Say wot? I think I must have misunderstood your post… Ab min would require 7 flats and D# would require 6, whereas G# requires only 5 and Eb 6 as well. So technically G#/Eb requires less. Am I missing something?

I engraved and published a set of relatively advanced teaching pieces a few years ago, one of which had the hands playing in different keys, and swapping keys (A major/Eb major). The (now deceased) composer first wrote the piece without key signatures, then revised it with. I think the revision was a mistake, though I published it as he wrote it: even though the piece isn’t technically difficult, the task of reading two staves with different key signatures is really challenging, and the only way I can play it is by memorising the notes. So my vote is for option 2. (Though if one staff had a KS and the other had none, I would have no objection.)

For me a key signature suggests, well, a key, and it bothers me when the written music has nothing to do with the parameters implied by the key signature, perhaps barring clearly tonal music which modulates wildly. In most cases, I would infinitely prefer no key signature than to be reading in one key and hearing in an unrelated one.
In the case of Kim Bastin’s example above, if a piece is consistently bitonal and not too complex, reading two key signatures might not be such a bad thing. It’s a little like reading transposing scores. Mostly I’d prefer to stick to option 2, though.

Parsing two flat key signatures simultaneously (or two sharp key signatures) is easier than parsing one sharp key and one flat key. I think that was Rob’s point, and I agree with it.

If each stave is firmly rooted in a (different) key, then two key signatures makes sense. Key signatures shouldn’t be used at all if the music on each stave isn’t vaguely tonal.

You are missing the point that Ab / Eb, or D# / G# only requires ONE key signature and ONE accidental.

But there is a precedent for doing it the hard way … Beethoven’s weird notation in Op 106. As one commentator remarked, “It is worth preserving this notation as a historical curiosity.

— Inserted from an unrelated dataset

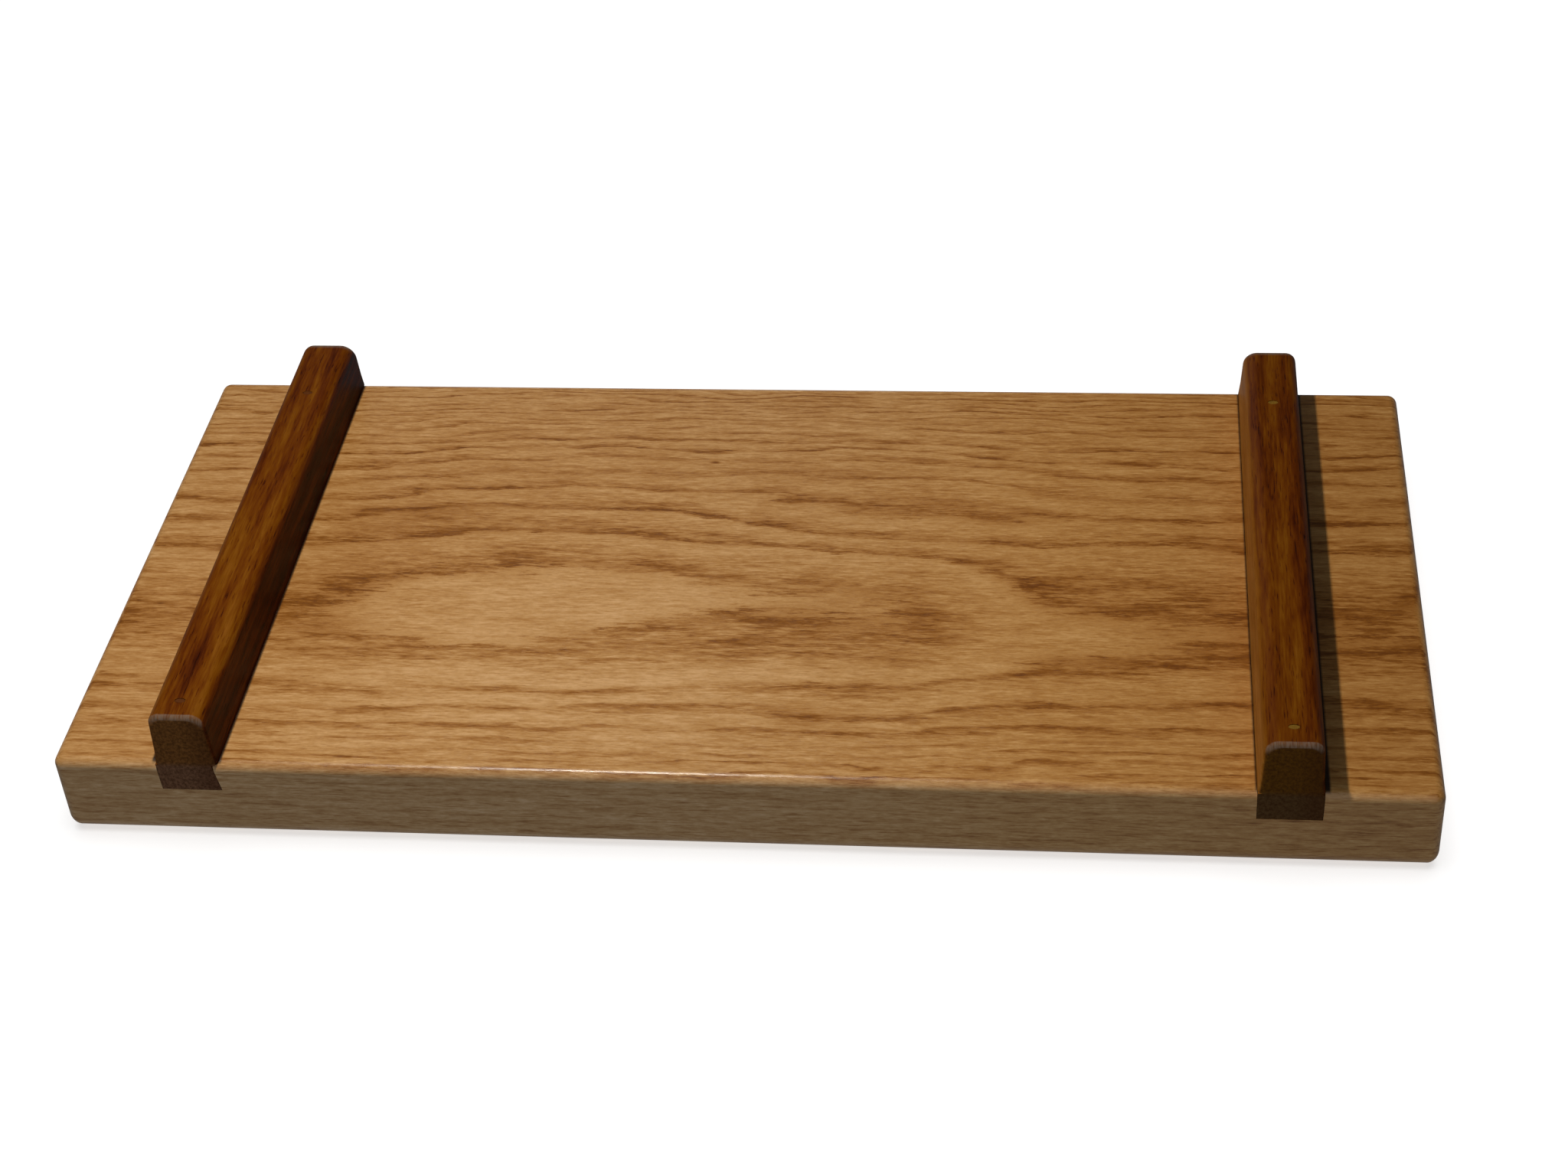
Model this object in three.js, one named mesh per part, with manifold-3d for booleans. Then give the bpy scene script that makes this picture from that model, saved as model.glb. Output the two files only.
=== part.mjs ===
// Serving tray: one thick oak board with two dark hardwood strip handles let into grooves.
// Millimetres. +X to the right along the board, +Y to the back, +Z up.
// The origin is the middle of the underside, where the tray rests.

import * as THREE from 'three';
import { mergeVertices } from 'three/addons/utils/BufferGeometryUtils.js';
import Module from 'manifold-3d';

const wasm = await Module();
wasm.setup();

// ---- Driving dimensions ----

const BOARD = {
  length: 406,
  depth: 198,
  thickness: 29,
  topRound: 3,
  bottomRound: 6,
  cornerRadius: 3.2,
};

const HANDLE = {
  leftCentreX: -161.5,
  rightCentreX: 160,
  rise: 18.5,
  baseHalf: 9.5,
  waistRise: 4,
  waistHalf: 9,
  shoulderHalf: 8.5,
  topRound: 3.5,
  frontEase: 1.6,
  backEase: 1.2,
  backTopRound: 6.5,
};

// Each tail is the part of a handle below the board's surface. Half-widths are measured from the
// handle's middle, toward the tray's middle (inner) and toward its end (outer).
const TAIL_DEPTH = 10;
const DOVETAIL = { innerNeck: 7.6, innerFoot: 9.2, outerNeck: 9.3, outerFoot: 8.8 };
const STRAIGHT_TAIL = { innerNeck: 9.3, innerFoot: 9.2, outerNeck: 9.3, outerFoot: 9.2 };

// The nails stand on the handles' centre lines, this far along the board's depth.
const NAIL_PLACES = { back: 66, front: -91.5 };
const NAIL = {
  length: 38,
  point: 3,
  tipRadius: 0.15,
  shankRadius: 0.8,
  headHalfX: 1.35,
  headHalfY: 0.75,
  headThickness: 1,
  headTaper: 0.3,
};
const FILLER = { depth: 1.5, halfX: 1.6, halfY: 0.95 };

// The handles' shoulders sit in a shallow rebate along each groove's mouth.
const REBATE_DEPTH = 0.5;

// Clearances: the glue line around each tail and shoulder, and the fit of a nail in its hole.
const GLUE_LINE = 0.15;
const NAIL_FIT = 0.1;

const ARC_STEPS = 6;
const OVAL_STEPS = 20;

// ---- Derived heights ----

const SURFACE = BOARD.thickness;
const REBATE_FLOOR = SURFACE - REBATE_DEPTH;
const SEAT = REBATE_FLOOR + GLUE_LINE;
const HANDLE_TOP = SURFACE + HANDLE.rise;
const TAIL_FOOT = SURFACE - TAIL_DEPTH;
const NAIL_TOP = HANDLE_TOP - FILLER.depth;
const NAIL_TIP = NAIL_TOP - NAIL.length;

// ---- Materials ----

const OAK = new THREE.MeshStandardMaterial({ color: 0xb98a57, roughness: 0.42, metalness: 0 });
const DARK_WOOD = new THREE.MeshStandardMaterial({ color: 0x4f2a0e, roughness: 0.28, metalness: 0 });
const STEEL = new THREE.MeshStandardMaterial({ color: 0x9a9a9a, roughness: 0.4, metalness: 1 });
const DARK_FILLER = new THREE.MeshStandardMaterial({ color: 0x5a3312, roughness: 0.6, metalness: 0 });
const PALE_FILLER = new THREE.MeshStandardMaterial({ color: 0x9c7334, roughness: 0.6, metalness: 0 });

// ---- Shape helpers ----

// A closed solid through rings of points that all have the same number of points, each ring
// counter-clockwise seen from the far end, with a fan over the first and the last ring.
function loft(rings) {
  const count = rings[0].length;
  const positions = rings.flat().flatMap((point) => [point.x, point.y, point.z]);
  const indices = [];
  for (let ring = 0; ring + 1 < rings.length; ring += 1) {
    for (let step = 0; step < count; step += 1) {
      const next = (step + 1) % count;
      const [a, b] = [ring * count + step, ring * count + next];
      const [c, d] = [a + count, b + count];
      indices.push(a, b, d, a, d, c);
    }
  }
  addFan(positions, indices, rings[0], 0, true);
  addFan(positions, indices, rings[rings.length - 1], (rings.length - 1) * count, false);
  const geometry = new THREE.BufferGeometry();
  geometry.setAttribute('position', new THREE.Float32BufferAttribute(positions, 3));
  geometry.setIndex(indices);
  return geometry;
}

function addFan(positions, indices, ring, start, reversed) {
  const centre = ring.reduce((sum, point) => sum.add(point), new THREE.Vector3()).divideScalar(ring.length);
  const hub = positions.length / 3;
  positions.push(centre.x, centre.y, centre.z);
  for (let step = 0; step < ring.length; step += 1) {
    const [a, b] = [start + step, start + ((step + 1) % ring.length)];
    indices.push(hub, ...(reversed ? [b, a] : [a, b]));
  }
}

function toSolid(geometry) {
  const merged = mergeVertices(geometry, 1e-6);
  const vertProperties = Float32Array.from(merged.attributes.position.array);
  const triVerts = Uint32Array.from(merged.index.array);
  return new wasm.Manifold(new wasm.Mesh({ numProp: 3, vertProperties, triVerts }));
}

function toMesh(name, solid, material) {
  const { vertProperties, triVerts } = solid.getMesh();
  const geometry = new THREE.BufferGeometry();
  geometry.setAttribute('position', new THREE.BufferAttribute(vertProperties, 3));
  geometry.setIndex(new THREE.BufferAttribute(triVerts, 1));
  geometry.computeVertexNormals();
  const mesh = new THREE.Mesh(geometry, material);
  mesh.name = name;
  return mesh;
}

// How far a rounded edge falls back at this distance from the face that it rounds into.
function roundFall(distance, radius) {
  const reach = Math.max(radius - distance, 0);
  return radius - Math.sqrt(radius * radius - reach * reach);
}

// Distances from a face, closer together near it, out to where its rounded edge ends.
function roundSteps(radius) {
  const angles = Array.from({ length: ARC_STEPS + 1 }, (_, step) => (step / ARC_STEPS) * (Math.PI / 2));
  return angles.map((angle) => radius * (1 - Math.cos(angle)));
}

// ---- Board ----

function roundedRectangle(halfX, halfY, radius, z) {
  const ring = [];
  for (let corner = 0; corner < 4; corner += 1) {
    const signX = corner === 0 || corner === 3 ? 1 : -1;
    const signY = corner < 2 ? 1 : -1;
    for (let step = 0; step <= ARC_STEPS; step += 1) {
      const angle = (corner + step / ARC_STEPS) * (Math.PI / 2);
      ring.push(new THREE.Vector3(
        signX * (halfX - radius) + radius * Math.cos(angle),
        signY * (halfY - radius) + radius * Math.sin(angle),
        z,
      ));
    }
  }
  return ring;
}

function boardBlank() {
  const smallestCorner = 0.4;
  const ringAt = (height, inset) => roundedRectangle(
    BOARD.length / 2 - inset,
    BOARD.depth / 2 - inset,
    Math.max(BOARD.cornerRadius - inset, smallestCorner),
    height,
  );
  const lower = roundSteps(BOARD.bottomRound).map((rise) => (
    ringAt(rise, roundFall(rise, BOARD.bottomRound))
  ));
  const upper = roundSteps(BOARD.topRound).reverse().map((drop) => (
    ringAt(SURFACE - drop, roundFall(drop, BOARD.topRound))
  ));
  return toSolid(loft([...lower, ...upper]));
}

function buildBoard(handles) {
  let solid = boardBlank();
  for (const handle of handles) {
    solid = solid.subtract(grooveCutter(handle));
    for (const place of Object.values(NAIL_PLACES)) {
      solid = solid.subtract(nailHole(handle.centreX, place));
    }
  }
  return toMesh('board', solid, OAK);
}

// ---- Handles ----

// The tail's four corners in X and Z, grown by a clearance on its sides and foot.
function tailSection(handle, clearance) {
  const { tail, inward, centreX } = handle;
  const at = (offset, z) => new THREE.Vector2(centreX + inward * offset, z);
  return [
    at(-tail.outerFoot - clearance, TAIL_FOOT - clearance),
    at(tail.innerFoot + clearance, TAIL_FOOT - clearance),
    at(tail.innerNeck + clearance, SEAT),
    at(-tail.outerNeck - clearance, SEAT),
  ];
}

// A prism along Y with the given section.
function prismAlongY(section, halfDepth) {
  const turned = THREE.ShapeUtils.area(section) > 0 ? [...section].reverse() : section;
  const ringAt = (y) => turned.map((corner) => new THREE.Vector3(corner.x, y, corner.y));
  return toSolid(loft([ringAt(-halfDepth), ringAt(halfDepth)]));
}

function rebateSection(centreX, top) {
  const half = HANDLE.baseHalf + GLUE_LINE;
  return [
    new THREE.Vector2(centreX - half, REBATE_FLOOR),
    new THREE.Vector2(centreX + half, REBATE_FLOOR),
    new THREE.Vector2(centreX + half, top),
    new THREE.Vector2(centreX - half, top),
  ];
}

function grooveCutter(handle) {
  const overrun = 5;
  const halfDepth = BOARD.depth / 2 + overrun;
  const groove = prismAlongY(tailSection(handle, GLUE_LINE), halfDepth);
  return groove.add(prismAlongY(rebateSection(handle.centreX, SURFACE + overrun), halfDepth));
}

// The grip's section above the board, with its sides drawn in and its top lowered by the easing
// of the handle's ends. It runs clockwise in X and Z, from one foot over the top to the other.
function gripSection(sideInset, topDrop) {
  const radius = HANDLE.topRound;
  const arcX = HANDLE.shoulderHalf - radius - sideInset;
  const arcZ = HANDLE_TOP - radius - topDrop;
  const right = [
    new THREE.Vector2(HANDLE.baseHalf - sideInset, SEAT),
    new THREE.Vector2(HANDLE.waistHalf - sideInset, SURFACE + HANDLE.waistRise),
  ];
  for (let step = 0; step <= ARC_STEPS; step += 1) {
    const angle = (step / ARC_STEPS) * (Math.PI / 2);
    right.push(new THREE.Vector2(arcX + radius * Math.cos(angle), arcZ + radius * Math.sin(angle)));
  }
  const left = right.map((point) => new THREE.Vector2(-point.x, point.y));
  return [...left, ...right.reverse()];
}

function gripSolid(centreX) {
  const ringAt = (y, sideInset, topDrop) => gripSection(sideInset, topDrop).map((point) => (
    new THREE.Vector3(centreX + point.x, y, point.y)
  ));
  const end = BOARD.depth / 2;
  const front = roundSteps(HANDLE.frontEase).map((distance) => {
    const fall = roundFall(distance, HANDLE.frontEase);
    return ringAt(-end + distance, fall, fall);
  });
  const back = roundSteps(HANDLE.backTopRound).reverse().map((distance) => (
    ringAt(end - distance, roundFall(distance, HANDLE.backEase), roundFall(distance, HANDLE.backTopRound))
  ));
  return toSolid(loft([...front, ...back]));
}

function buildHandle(handle) {
  let solid = gripSolid(handle.centreX).add(prismAlongY(tailSection(handle, 0), BOARD.depth / 2));
  for (const place of Object.values(NAIL_PLACES)) {
    solid = solid.subtract(nailHole(handle.centreX, place));
    solid = solid.subtract(fillerPocket(handle.centreX, place));
  }
  return toMesh(`handle_${handle.side}`, solid, DARK_WOOD);
}

// ---- Nails and filler ----

// A solid with oval sections stacked along Z, each level given as height and half-widths.
function ovalStack(x, y, levels) {
  const rings = levels.map(({ z, halfX, halfY }) => (
    Array.from({ length: OVAL_STEPS }, (_, step) => {
      const angle = (step / OVAL_STEPS) * Math.PI * 2;
      return new THREE.Vector3(x + halfX * Math.cos(angle), y + halfY * Math.sin(angle), z);
    })
  ));
  return toSolid(loft(rings));
}

function nailSolid(x, y, clearance) {
  const headFoot = NAIL_TOP - NAIL.headThickness - clearance;
  const level = (z, halfX, halfY) => ({ z, halfX: halfX + clearance, halfY: halfY + clearance });
  return ovalStack(x, y, [
    level(NAIL_TIP - clearance, NAIL.tipRadius, NAIL.tipRadius),
    level(NAIL_TIP + NAIL.point, NAIL.shankRadius, NAIL.shankRadius),
    level(headFoot - NAIL.headTaper, NAIL.shankRadius, NAIL.shankRadius),
    level(headFoot, NAIL.headHalfX, NAIL.headHalfY),
    level(NAIL_TOP, NAIL.headHalfX, NAIL.headHalfY),
  ]);
}

function nailHole(x, y) {
  return nailSolid(x, y, NAIL_FIT);
}

function fillerSolid(x, y, clearance, top) {
  const level = (z) => ({ z, halfX: FILLER.halfX + clearance, halfY: FILLER.halfY + clearance });
  return ovalStack(x, y, [level(NAIL_TOP + NAIL_FIT - clearance), level(top)]);
}

function fillerPocket(x, y) {
  return fillerSolid(x, y, NAIL_FIT, HANDLE_TOP + 1);
}

// ---- Assembly ----

const HANDLES = [
  { side: 'left', centreX: HANDLE.leftCentreX, inward: 1, tail: DOVETAIL, filler: DARK_FILLER },
  { side: 'right', centreX: HANDLE.rightCentreX, inward: -1, tail: STRAIGHT_TAIL, filler: PALE_FILLER },
];

const tray = new THREE.Group();
tray.add(buildBoard(HANDLES));
for (const handle of HANDLES) {
  tray.add(buildHandle(handle));
  for (const [place, y] of Object.entries(NAIL_PLACES)) {
    const nail = nailSolid(handle.centreX, y, 0);
    const filler = fillerSolid(handle.centreX, y, 0, HANDLE_TOP);
    tray.add(toMesh(`nail_${handle.side}_${place}`, nail, STEEL));
    tray.add(toMesh(`filler_${handle.side}_${place}`, filler, handle.filler));
  }
}

export default tray;
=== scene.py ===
"""Serving tray: a thick oak board with two dark hardwood handles let into grooves, in a studio."""

import math

import bmesh
import bpy
from mathutils import Matrix, Vector, noise


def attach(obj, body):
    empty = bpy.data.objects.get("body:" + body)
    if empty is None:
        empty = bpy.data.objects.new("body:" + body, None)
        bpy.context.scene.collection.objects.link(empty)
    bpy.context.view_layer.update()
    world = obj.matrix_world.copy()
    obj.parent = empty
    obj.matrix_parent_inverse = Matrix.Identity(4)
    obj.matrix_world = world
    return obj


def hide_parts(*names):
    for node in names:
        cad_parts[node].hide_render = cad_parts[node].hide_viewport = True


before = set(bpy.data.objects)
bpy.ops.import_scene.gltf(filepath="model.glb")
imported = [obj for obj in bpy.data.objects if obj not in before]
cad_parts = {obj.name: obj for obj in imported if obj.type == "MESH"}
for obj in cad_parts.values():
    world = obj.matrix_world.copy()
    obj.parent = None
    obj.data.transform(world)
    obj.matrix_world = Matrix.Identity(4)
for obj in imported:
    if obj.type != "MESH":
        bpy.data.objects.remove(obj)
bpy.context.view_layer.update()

MM = 0.001
BODY = "root"


# ---- The tray's sizes, in millimetres, as in the CAD ----

LENGTH, DEPTH, SURFACE = 406, 198, 29
TOP_ROUND, BOTTOM_ROUND, CORNER = 3, 6, 3.2

# The handles' middles along X, and the way outward from the board's middle.
MIDDLES = {"left": -161.5, "right": 160}
SIDES = {"left": -1, "right": 1}

# A handle's grip: its half-widths, and how its ends are rounded.
TOP = SURFACE + 18.5
WAIST = SURFACE + 4
BASE_HALF, WAIST_HALF, SHOULDER_HALF = 9.5, 9, 8.5
FRONT_EASE, BACK_EASE, BACK_TOP_ROUND = 1.6, 1.2, 6.5

# The inner top edge is rounder here than in the CAD, where both are rounded alike.
INNER_ROUND, OUTER_ROUND = 4.5, 3.5

# A handle's tail, in its groove. Half-widths are measured from the handle's middle.
SEAT, REBATE_FLOOR, FOOT = 28.65, 28.5, 19
GLUE = 0.15
TAILS = {
    "left": {"inner_neck": 7.6, "inner_foot": 9.2, "outer_neck": 9.3, "outer_foot": 8.8},
    "right": {"inner_neck": 9.3, "inner_foot": 9.2, "outer_neck": 9.3, "outer_foot": 9.2},
}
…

The annoyance caused to anyone wishing to sight-read this sonata may be safely ignored” :slight_smile:

He wrote a D# major chord a few bars earlier at the start of the clip - the flats seem to be just one of those “WTF moments” in musical history.

I really think it depends on the complexity of the piece. In my estimation (mind you, I tend to avoid this type of music) anything beyond “quite simple” will just be too hard to parse out if you have multiple key signatures and corresponding altered tones in each part. If you want correct performance without frying a brain, I’d just use a single key signature (or no signature at all) and treat it like a 12-tone row where each altered pitch gets an accidental. That way it doesn’t really matter what the key signature is 8 bars earlier, just look at the notes and play them. Now, some people don’t like mixing sharps and flats (that doesn’t bother me) but it’s still much easier to look at a chord and just play the pitches as written (read: altered).

I’d guess the only real benefit to multiple key signatures is for harmonic analysis, as you can more clearly understand what’s going on in each part—that is, when you can step back and stare at it. There’s no benefit for actually performing it unless your processor is a lot more powerful than mine lol. The other use case is if you have multiple instrumentalists, each with their own key signature (but this is obvious). I just can’t shake the feeling that you’re inviting disaster by introducing a difficult (in practice, not conception) complexity to the performer.

Thank you Kim, that’s very useful information. I have written about 17 of these studies so far and have written them in a variety of methods. The two different key signatures looks better in the sense that you can see that each hand is in a different key, but I agree is really challenging to read even for me and I wrote them!

Thank you Vaughan, yes that is the case here. Each hand plays exactly one specific key, hence why the two key signatures looks better! But I also prefer no key signature. I often joke that nobody should be using key signatures in the 21st century … :smiley:

Ah yes! That makes more sense, however Ab minor (relative minor of C_b_) is a real pain to read!

Yes that is the case, they are both deeply entrenched in their own key with no accidentals. However, I’m using the octatonic system of tonal organisation which inevitably contains at least one accidental in every key (the added 8 note). That makes it trickier…

Got ya! That’s sort of one the questions in the survey…

My god! That is just weird…!

Ah thank you Romano! I always appreciate your insights. It is becoming very clear now that no key signature is the way to go. Even in an academic setting, if one is to analyse the pieces, one has the time to figure it out and will always make analytical markings on the score, whereas the performer needs to have it as clear as possible to extract the music from it…

Perhaps if I ever publish these studies in an academic paper I will rewrite them with two key signatures.

You could also use a kind of incipit to indicate how you are organizing the music and then notate it without key signature.

Yes, that’s in the works anyway. Cheers!

Derrek, that is indeed an interesting and elegant solution.